Restricting reporters
Published 12:55 pm Wednesday, March 21, 2018
We’re disappointed that we weren’t able to report on the March 14 walkout at Baker High School as thoroughly as we’re accustomed to doing with newsworthy events. We know our readers expect us to meet certain standards, and when we’re unable to meet those we feel that we’ve let down our customers and the community in general.
We were surprised that BHS Principal Greg Mitchell refused to allow reporter Chris Collins and photojournalist S. John Collins to interview or photograph the 55 or so students who gathered at the high school track that morning to honor the 17 victims of the Feb. 14 shooting at a high school in Florida.
The BHS track is public property, of course, and our journalists have never had problems getting access to school grounds.
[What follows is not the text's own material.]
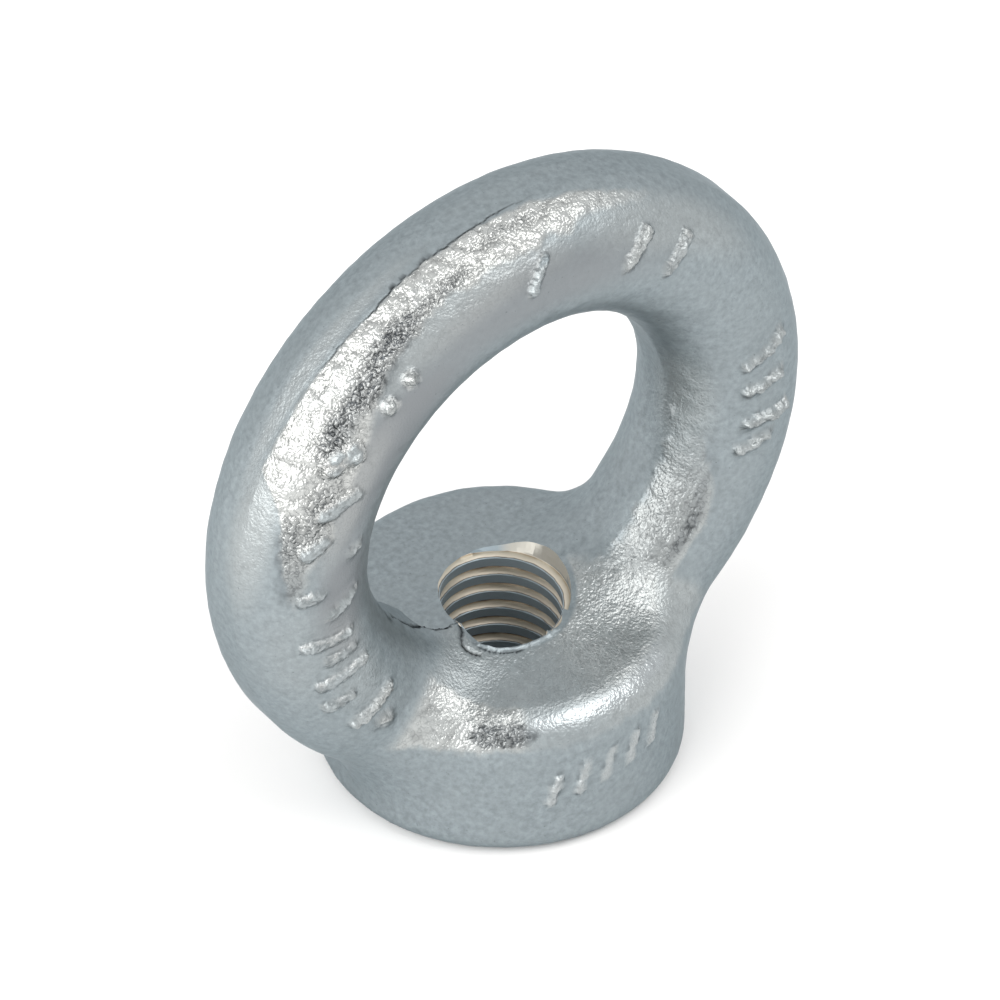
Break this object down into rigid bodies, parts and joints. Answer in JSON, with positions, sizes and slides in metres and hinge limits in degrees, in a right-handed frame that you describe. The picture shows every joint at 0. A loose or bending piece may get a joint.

We’re not suggesting, to be sure, that we should have the run of the place. But on March 14 at BHS the Collinses went through the normal procedure of checking in at the front office before walking to the track, which is just north of the school.
Only then did Mitchell tell them they could not talk with or photograph the students.
Mitchell said he could not be certain which of the students’ parents had signed a waiver allowing their photographs to be used in the media.
But we’re well aware of those waivers, and we understand the procedure for checking with school officials before we publish photos. We’ve gone through the process dozens of times over many years, and we would have done so in this case.
Except we obviously can’t publish photographs that we haven’t taken.
If school district officials believed the March 14 event was unique and that therefore access to students would be restricted, then they should have made that clear before the Collinses arrived at the track ready to do their jobs.
We don’t believe the district had a legal right to prevent the Herald, at a minimum, from photographing the demonstration.
Certainly the law doesn’t differentiate between events in which, for example, school officials have invited journalists, and events for which they have not been invited.
At schools across the country, journalists faced no such restrictions, based on the stories and photographs from March 14.
It’s unfortunate that officials’ decision in this case precluded Baker County residents from having a more complete picture of what happened at a public school.